The Informal Economy in North Africa
The scale of the informal sector and informal employment in the region is the result of decades of low levels of investment and development in countries not matching the rate of population growth. As a result, the informal sector employs the majority of the region’s workforce—67% on average, and up to 80% in rural areas. A particularly large age group among the informally employed are those between the ages of 15 and 24. They are associated with a preference for finding work in the public sector due to higher wages, shorter working hours and access to better social benefits, as well as a lack of attractive offers in the private sector. Young people do not want to lose their status as first-time job seekers and the benefits that come with it (such as free training or job search support), so they are employed in the shadow economy hoping to receive an offer from the public sector.
Women are also a group particularly vulnerable to having to work in the informal sector, illustrating the gender inequality in the region. In the formal sector, women often face discrimination, and employers see hiring (potential) mothers as a risk. The prevalence of women employed in the informal sector is also due to their frequent employment in agriculture, where about 90% of jobs are unregistered. In addition there are other barriers: in Egypt, for example, a portion of social benefits is calculated on the number of earners in the household, often resulting in women dropping out of formal employment to increase the benefits.
At the same time, the informal economy remains crucial to the relative stability of countries facing permanent crises that discourage foreign investors or are unable to absorb a rapidly growing labour force in the formal job market. This role is forfeited to the informal sector, which provides the resources necessary for the survival of the poor (which makes up, for example, about 30% of Egypt’s population or 18% of Tunisia’s). Its income is not enough to cover the fees associated with running a registered business.
Reforms and International Cooperation
International financial institutions such as the IMF and the World Bank, as well as the EU, have only addressed the problem of the informal sector through institutional reform programmes involving the reduction of the public sector, subsidies, and bureaucracy, and through the simplification of procedures necessary to open a business. However, they do not entail the creation of a sufficient number of jobs in the private sector. This has caused some former employees in the public sector and state-owned enterprises to move into the shadow economy, which is further compounded by dynamic urbanisation. For example, IMF-inspired or supported reforms implemented since the 1970s led to the development of large farms at the expense of family farms, resulting in a dynamic exodus of the rural population to the cities where they had no chance of finding formal employment. This contributed to the domination of the construction or small-services sector by informal workers. The rapid growth of the group of people operating in precarious work conditions and the accompanying reduction of subsidies led to a wave of “bread riots” in the 1970s and 1980s in Egypt, Tunisia, and Morocco. After the Arab Spring, the terms of loans Tunisia received from the IMF in 2013 and 2016 contributed to the impoverishment of the low- and middle classes and mass protests in 2018.
Countries in the region are trying on their own to integrate the informal sector into the official economy mainly by simplifying taxes and bureaucracy.
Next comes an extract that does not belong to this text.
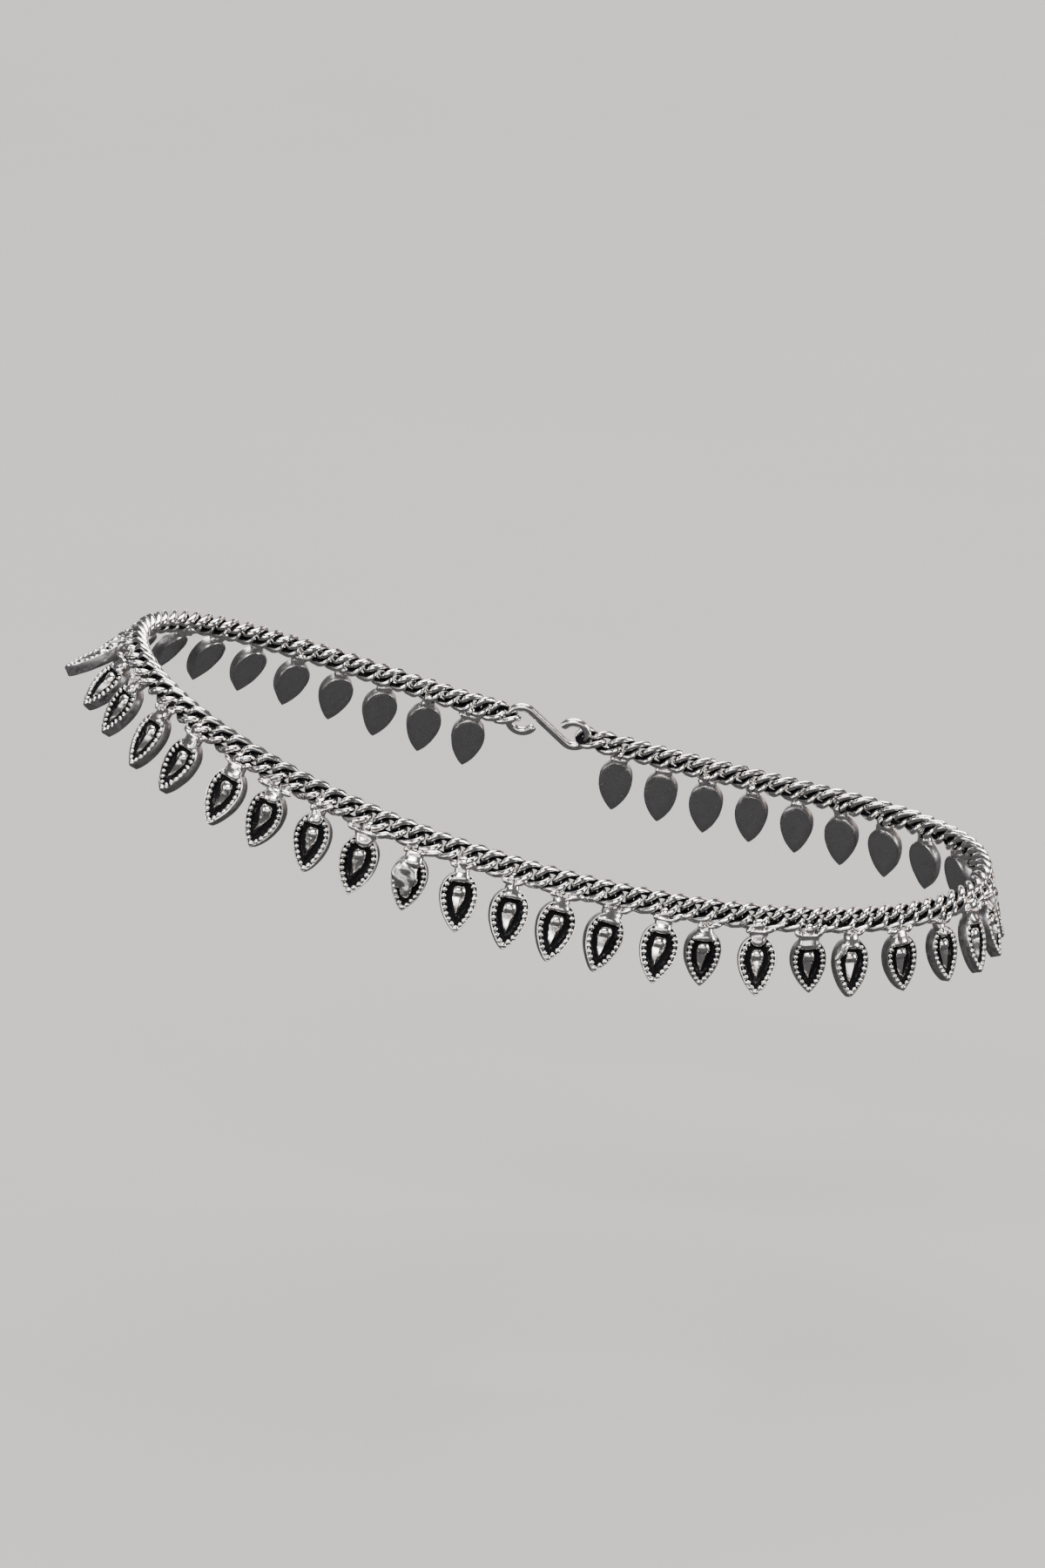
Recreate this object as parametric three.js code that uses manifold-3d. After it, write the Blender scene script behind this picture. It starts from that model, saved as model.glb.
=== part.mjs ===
// A payal, an anklet of oxidised silver: a curb chain hung with small pointed teardrops.
// It has the form that it takes on an ankle. Millimetres, +Z up.
// The toes are towards -X, the heel towards +X, and the side that shows towards -Y.
// The origin is the centre of the opening that the ankle fills.
import * as THREE from 'three';
import { mergeVertices } from 'three/addons/utils/BufferGeometryUtils.js';
import Module from 'manifold-3d';

const wasm = await Module();
wasm.setup();

// The loop that the chain's centre line follows
const loopLength = 97;
const loopWidth = 56;
const frontFullness = 0.04;
const sideFlatness = 0.044;
const heelDrop = 27.2;
const sideSag = 5.9;
const farSideRise = 0.074;

// How far the band tips outwards at its foot, in degrees
const frontLean = 50;
const sideLean = 12;
const leanSharpness = 4;

// The chain, whose links would close the loop without the clasp
const linkCount = 124;
const chainHeight = 3;
const chainDepth = 1.8;
const chainSides = 8;
const chainSteps = 80;

// One teardrop: a cast box with a raised rim, and a raised drop on its sunk floor
const leafLength = 6.5;
const leafWidth = 4.1;
const leafDepth = 1.3;
const leafPointedness = 0.7;
const leafSides = 18;
const rimWidth = 0.72;
const rimTipWidth = 1.35;
const floorDrop = 0.45;
const cutOvershoot = 1;
const boss = { length: 3.9, width: 1.45, height: 0.75, sides: 8, rings: 5 };

// The cast block that joins a teardrop to the chain
const blockWidth = 1.5;
const blockWaist = 1.1;
const blockDepth = 1.1;
const blockSides = 8;
const blockLap = 0.9;
const blockProud = 0.18;

// Where a teardrop hangs: its pivot is the foot of a link, and its back lies near the skin
const pivotDrop = 0.7;
const leafHang = 1.3;
const leafBack = 0.6;
const hangClearance = 0.42;

// The clasp: a plain double hook of round wire, behind the ankle
const claspPlace = 0.75;
const claspLength = 11;
const claspHeight = 4.4;
const claspWire = 1.1;
const claspEndAngle = 30;
const claspSides = 8;
const claspSteps = 36;
const claspClearance = 0.3;

// The teardrops that the ankle hides: how many hang on each side of the clasp, their room beside
// it, in links, and how much of the chain's slope each one takes
const heelSideCount = 10;
const toeSideCount = 9;
const claspMargin = 4.5;
const hiddenSwing = 0.6;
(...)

In 2004, Egypt introduced a three-year tax exemption for new businesses and the possibility of tax refunds for companies that formalise their operations. As a result, the number of companies registered in Egypt increased by 35% between 2005 and 2012, and while informal employment in non-agricultural industries declined, it increased among agriculture workers. Tunisia introduced similar regulations in 2020. Morocco has tried to encourage the formalisation of street vendors by building new stalls, but many have remained abandoned due to vendors’ preference for the old locations. Initiatives integrating informal workers into the welfare system are also on the rise. In 2022, Egypt approved a new labour law providing for the creation of a fund for unregistered and seasonal workers. In Tunisia, the Tunisian General Trade Union (UGTT) has been particularly active in this regard—in 2020, the government passed a law on social and solidarity economy that increased protection for informal workers (the union created a draft of the law in 2017).
Support for formalising unregistered activity will be a factor in the success of EU economic aid to North African countries. Such aid is increasingly seen as a tool to combat irregular migration from these countries—a priority for the EU in its cooperation with its southern neighbours. This is evidenced by the July agreement between the EU and Tunisia on curbing migration from the country under which the EU will provide €150 million to support the Tunisian budget and another €900 million if the country accepts the terms of further financial assistance from the IMF (which most Tunisians oppose).
Conclusions
Unsavoury conditions and the workers’ experience of corruption and brutality by state services in the informal sector are among the key factors that lead to mass protests in North African countries in 2011. Given the continuing debt crisis in Egypt and Tunisia, the proliferation of the informal sector and further decline in the standard of living of those employed in it increases the risk of another wave of instability in the region. To head it off, it is necessary to support North African governments in building institutions that will provide social welfare for informal sector workers.
The main obstacle to integrating the informal sector into the official economy, however, remains insufficient economic development. It is hampered by the scale of government corruption and a deepening tendency toward autocratisation. There is a lack of will on the part of the authorities to change the social contract based on the dominant role of the state as an employer, which hinders the development of the private sector. This is accompanied by the further growth of the informal sector and the progressive disintegration of the labour market, which further exacerbates the lack of trust in state structures. Therefore, the EU’s economic support for the region must not only be based on financial assistance but also on encouraging deep institutional reforms that will increase citizens’ trust in the state, improve their quality of life, thereby reducing destabilising factors and deterring investors. Such support could include working with local labour unions and non-profit organisations that support informal sector workers and help identify factors that facilitate the decision to formalise.